Detailed project description:
For the past 10 years, genome-wide association studies (GWAS) identified more than 10,000 associations; the HLA genomic region is the top associated locus in GWAS, particularly in immune-related diseases. SNPs are the hallmark of GWAS, however, the information of this type of genetic marker is very limited, especially in the HLA region where linkage disequilibrium (LD; defined as the non-random association of allele frequencies) is strong and extends over several megabases. Indeed, a SNP associated with a pathology is only the marker of a genomic region, and it is necessary to go beyond this simple association, especially with HLA alleles, to improve our understanding of the functional mechanisms and possibly to develop therapeutic targets. HLA typing techniques are expensive, require specialized laboratory infrastructure, and are in constant evolution.
However, thanks to statistical inference, it is now possible to impute HLA alleles from genotyped GWAS SNPs. This technique requires the availability of adequate reference panels for imputation; these reference panels need improvements in terms of sample size, population diversity and SNPs exhaustiveness. The goal here is to create custom reference panels to better impute HLA from GWAS datasets.

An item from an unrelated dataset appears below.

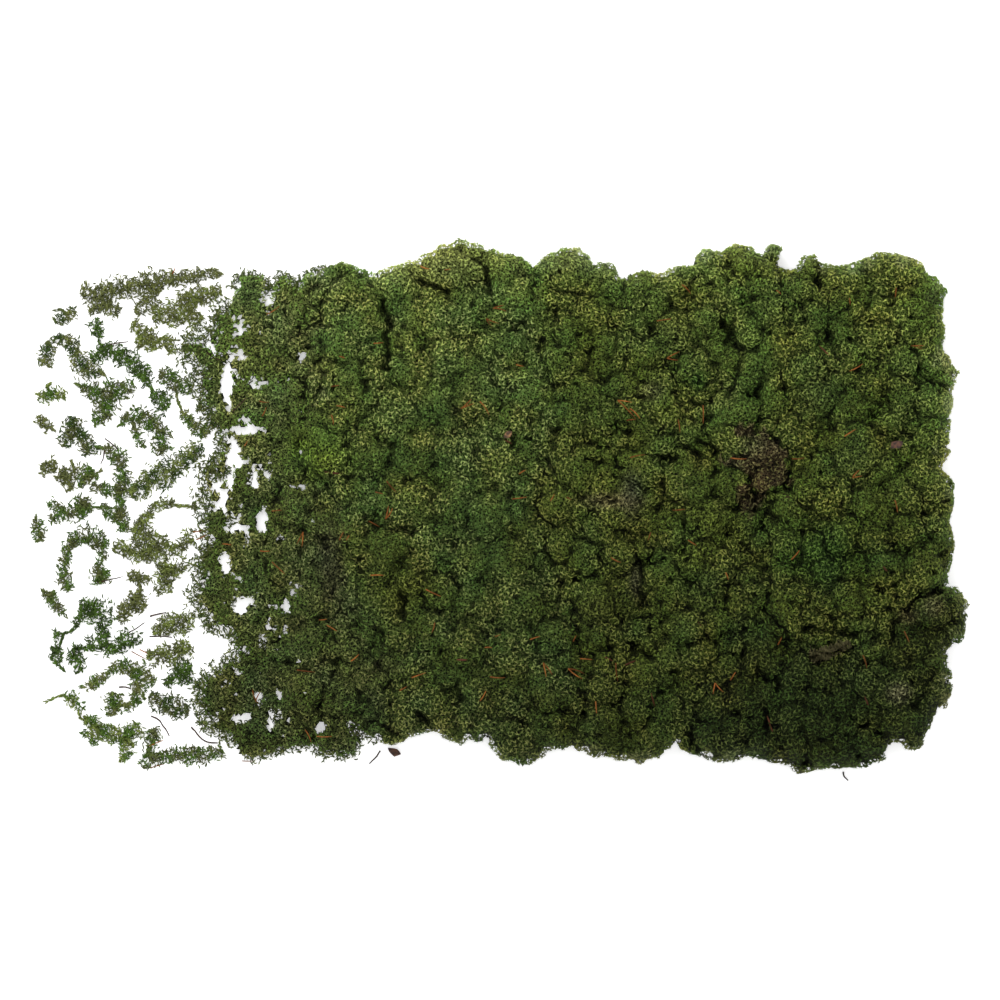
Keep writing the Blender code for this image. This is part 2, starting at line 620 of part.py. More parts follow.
def cushions(rng):
    """The named cushions, and smaller ones by rule wherever the named ones leave room."""
    made = [(at(px, py), r * PIXEL, rng.uniform(*LARGE_LIFT)) for px, py, r in CUSHIONS]
    for row in SMALL_ROWS:
        for column in SMALL_COLUMNS:
            px = column + rng.uniform(-SMALL_SHIFT, SMALL_SHIFT)
            py = row + rng.uniform(-SMALL_SHIFT, SMALL_SHIFT)
            radius, lift = rng.uniform(*SMALL_RADIUS) * PIXEL, rng.uniform(*SMALL_LIFT)
            place = at(px, py)
            if all((place - other).length > SMALL_ROOM * reach for other, reach, _ in made):
                made.append((place, radius, lift))
    return made


def clump(name, runs, domes, rng):
    """One clump: a relief of cushions with raised tips above, a rough underside with its feet."""
    torn = name == "left_edge_clump"
    outline, outline_kinds = outer_ring(runs, rng)
    rings, kinds = [outline], [outline_kinds]
    for hole in HOLES if torn else []:
        rings.append(hole_ring(hole))
        kinds.append([False] * len(rings[-1]))
    low_x, high_x = min(p.x for p in outline), max(p.x for p in outline)
    near = [dome for dome in domes if low_x < dome[0].x + dome[1] * DOME_REACH
            and dome[0].x - dome[1] * DOME_REACH < high_x]
    body = bmesh.new()
    top, under = [], []
    for ring, flags in zip(rings, kinds):
        for i, point in enumerate(ring):
            seam = flags[i] or flags[i - 1]
            share = SEAM_RIM if seam else FREE_RIM
            share *= rng.uniform(*(SEAM_RIM_SPREAD if seam else FREE_RIM_SPREAD))
            rim = max(level(name, point.x) * share, LOWEST_RIM)
            top.append(body.verts.new((point.x, point.y, rim)))
            tuck = TORN_TUCK if torn else SEAM_TUCK if seam else FREE_TUCK
            height = UNDERSIDE * rng.uniform(*UNDER_RIM_SPREAD)
            under.append((point + inward(ring, i) * tuck, height))
    inner = lattice(rings, PITCH, RIM_MARGIN, rng, kinds)
    for point, free, seam, third in inner:
        height = relief(name, point, free, seam, near)
        if third == 0:
            height += rng.uniform(*TIP_RISE) * min(1.0, level(name, point.x) / FULL_RELIEF)
        else:
            height -= rng.uniform(*BETWEEN_DROP)
        top.append(body.verts.new((point.x, point.y, height)))
    for face in triangles(rings, [found[0] for found in inner]):
        body.faces.new([top[k] for k in face])
    feet = [
        at(px, py) + FOOT_RADIUS * Vector((math.cos(turn), math.sin(turn)))
        for px, py in FEET[name]
        for turn in (math.pi * k / 3 for k in range(6))
    ]
    rough = [
        (point, UNDERSIDE * rng.uniform(*UNDER_SPREAD))
        for point, _, _, _ in lattice(rings, UNDER_PITCH, UNDER_MARGIN, rng, kinds)
        if all((point - at(*foot)).length > FOOT_ROOM for foot in FEET[name])
    ]
    lows = rough + [(point, 0.0) for point in feet]
    under_rings, start = [], 0
    for ring in rings:
        under_rings.append([point for point, _ in under[start:start + len(ring)]])
        start += len(ring)
    base = [body.verts.new((point.x, point.y, z)) for point, z in under + lows]
    for face in triangles(under_rings, [point for point, _ in lows]):
        body.faces.new([base[k] for k in face])
    start = 0
    for ring in rings:
        for i in range(len(ring)):
            j = (i + 1) % len(ring)
            a, b = start + i, start + j
            body.faces.new((top[a], top[b], base[b]))
            body.faces.new((top[a], base[b], base[a]))
        start += len(ring)
    bmesh.ops.recalc_face_normals(body, faces=body.faces)
    mesh = bpy.data.meshes.new(name)
    body.to_mesh(mesh)
    body.free()
    return mesh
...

To do so, we need: (1) to gather more HLA and SNP data from numerous sources, (2) to better understand how to improve HLA imputation practices, and (3) to build a digital platform where scientists can access these custom reference panels to impute their own data (SHLARC, the SNP-HLA reference consortium).
Practically, we plan to gather HLA+SNP data from several sources: our own data, public data (the 1000 Genomes project), semi-public data (via access to dbGAP and EGA data repositories) and direct collaborations. All HLA+SNP data will never be shared directly. Only reference panels built from these datasets will be provided within our tools, reference panels contain only summary statistics (i.e. probability of having a given HLA allele for given SNPs genotypes), which are not sufficient to reconstruct individuals.
Milestones in years:
2020: Data collection and database set up. Optimisation of HLA alleles imputation.
2021: Continuation of data collection and website construction.
2022: Website beta version release, feedback integration and release of a final version.
Data required (number, type of data, inclusion/exclusion criteria):
Several types of data are suitable but all need to contain at least second-field molecular HLA typing for HLA-A, -B, -C, -DRB1, -DQB1 and SNP genotypes.
SNP genotypes: all types of GWAS chip data, sequencing data covering 500 kb around HLA genes, whole-genome sequencing WGS data.
Minimal HLA typing resolution: second-field. HLA can also be called from WGS data.
Data infrastructure required:
Data infrastructure will be hosted in Nantes University data center.
We will make use of our local high throughput calculation center (CCIPL, Nantes) to perform custom reference panels building with the help of high-performance GPUs (NVIDIA P100).